A hierarchical predictive control approach for wireless electric vehicle energy network with integrated microgrids incorporating degradation costs

Abstract

Integrating wireless electric vehicle energy network with microgrids benefits vehicle owners and grid operators. Yet, economical and reliable operations for such combinations under renewable energy uncertainties remain examined. To address this, achieving cost-effective and reliable performance, a novel hierarchical predictive control approach is utilized. Its core innovation schedules optimal power dispatches for integrated microgrids using different time frames with upper-level control minimizing energy costs and battery energy storage systems’ degradation costs, whereas lower-level control additionally lowers degradation costs. Moreover, the approach inherently enhances system reliability by minimizing power fluctuations using control references from upper-level control and state variables feedback from lower-level control under renewable energy uncertainties.
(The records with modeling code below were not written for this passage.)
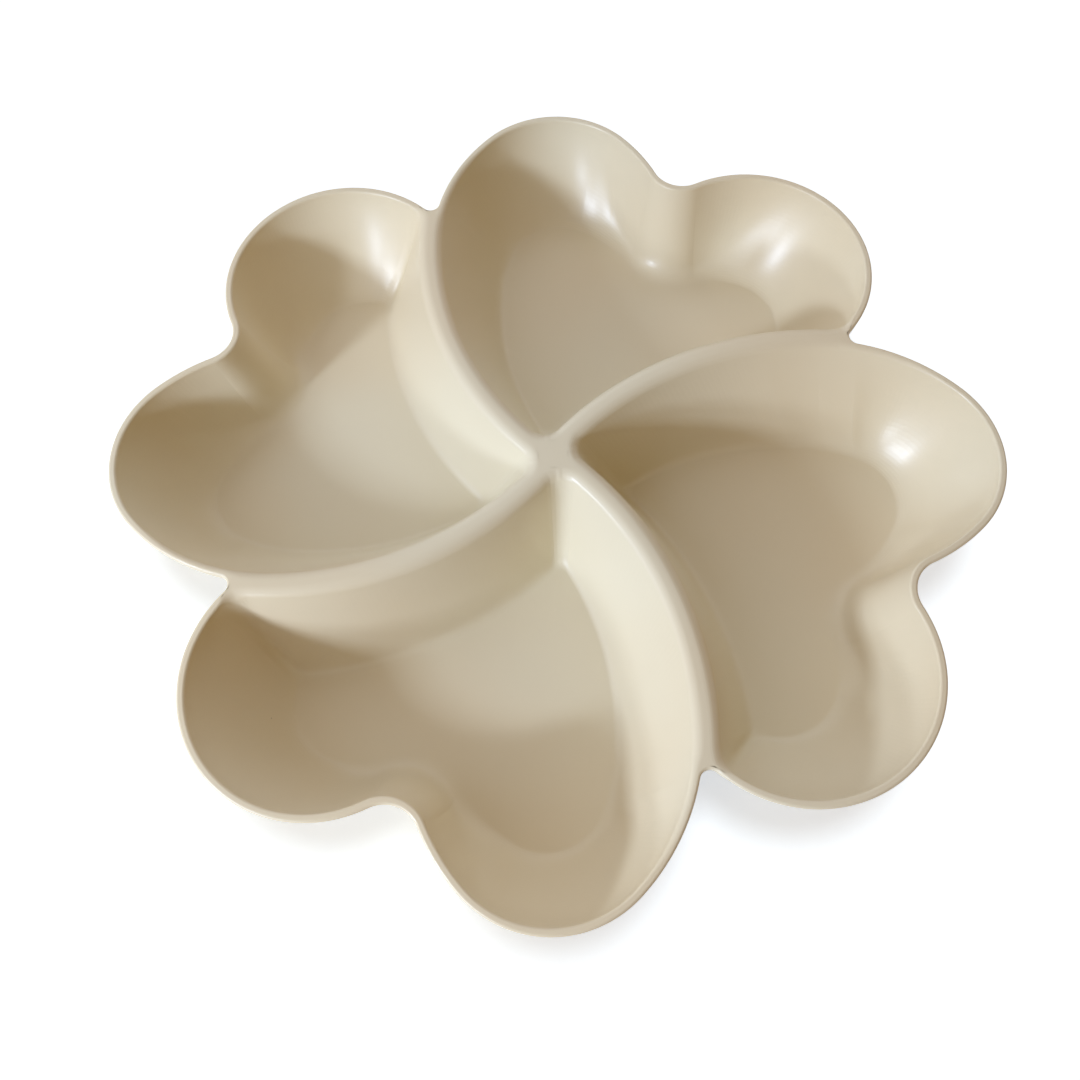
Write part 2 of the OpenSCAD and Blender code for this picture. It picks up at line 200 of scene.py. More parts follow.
class BowlShape(bpy.types.PropertyGroup):
    """The bowl's sizes, which are the CAD model's."""

    bowl_span: length_prop(
        "Bowl Span", "Width across two opposite lobes", 300 * MM, min=260 * MM, max=360 * MM
    )
    rim_height: length_prop(
        "Rim Height", "Height of the rim and the hub above the table", HUB_HIGH.z
    )
    wall_thickness: length_prop(
        "Wall Thickness",
        "Thickness of the walls and floors, and width of the rim lip",
        HUB_HIGH.z - HUB_LOW.z,
    )
    foot_height: length_prop("Foot Height", "Height of the foot ring under each well", 1.5 * MM)
    foot_width: length_prop("Foot Width", "Width of the foot ring under each well", 3 * MM)
    foot_inset: length_prop(
        "Foot Inset", "Distance from the edge of a well's floor to its foot ring", 1.5 * MM
    )
    foot_draft: length_prop(
        "Foot Draft", "Width that each side of the foot ring loses towards the table", 0.4 * MM
    )
    foot_corner_radius: length_prop(
        "Foot Corner Radius", "Outer radius of the foot ring's two tight corners", 6 * MM
    )
    crest_width: length_prop(
        "Crest Width", "Width of a dividing wall's crest, from well to well", 7 * MM
    )
    crest_radius: length_prop(
        "Crest Radius", "Radius that rounds both sides of a crest, where it has room", 4.6 * MM
    )
    lip_radius: length_prop(
        "Lip Radius", "Radius that rounds both sides of the rim lip", 0.9 * MM
    )
    hub_diameter: length_prop("Hub Diameter", "Diameter of the flat hub in the middle", 10 * MM)
    corner_radius: length_prop(
        "Corner Radius", "Radius of a well's inner corner at the rim", 10 * MM
    )
    tip_radius: length_prop(
        "Tip Radius", "Radius of a well's tip at the rim, next to the hub", 6.6 * MM
    )
    divider_foot: length_prop(
        "Divider Foot", "Reach of the rounding at the foot of a dividing wall", 5 * MM
    )
    lobe_foot: length_prop(
        "Lobe Foot", "Reach of the rounding at the foot of a lobe's outer wall", 18 * MM
    )
    nose_foot: length_prop(
        "Nose Foot", "Reach of the rounding at the foot of the nose between two lobes", 10 * MM
    )
    divider_straightness: share_prop(
        "Divider Straightness", "How straight a dividing wall runs down to its foot", 0.9
    )
    lobe_straightness: share_prop(
        "Lobe Straightness", "How straight a lobe's outer wall runs down to its foot", 0.35
    )


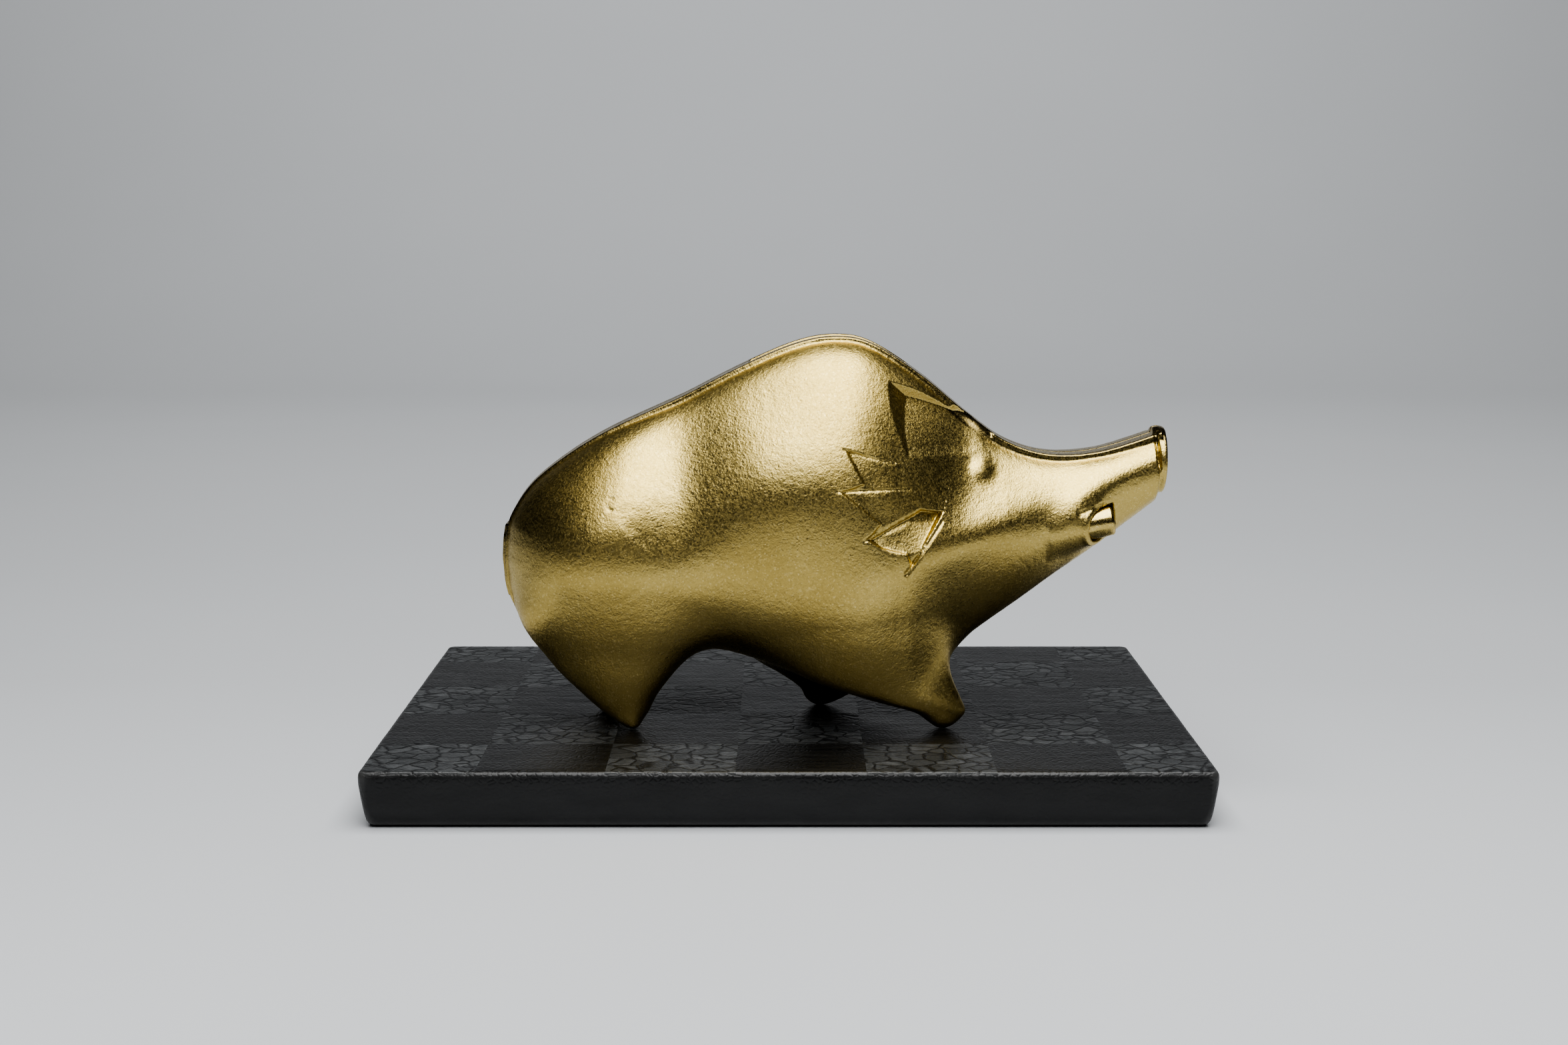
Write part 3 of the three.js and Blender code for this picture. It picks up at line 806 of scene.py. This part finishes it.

The unique cross-time-frame integration of this approach enables modeling and incorporating degradation costs to adapt costs associated with longer time frames into optimal power dispatches in shorter time frames, reflecting the unique features of hybrid energy storage systems. Comparative studies reveal that various energy storage systems can be employed at different hierarchical control levels for tailored power distribution objectives. Effectiveness of the utilized approach is confirmed by comparing it with control benchmarks through its average reduction of energy costs by 348$, degradation costs by 10.03$, and expected energy not served down to 0 Wh/quarter.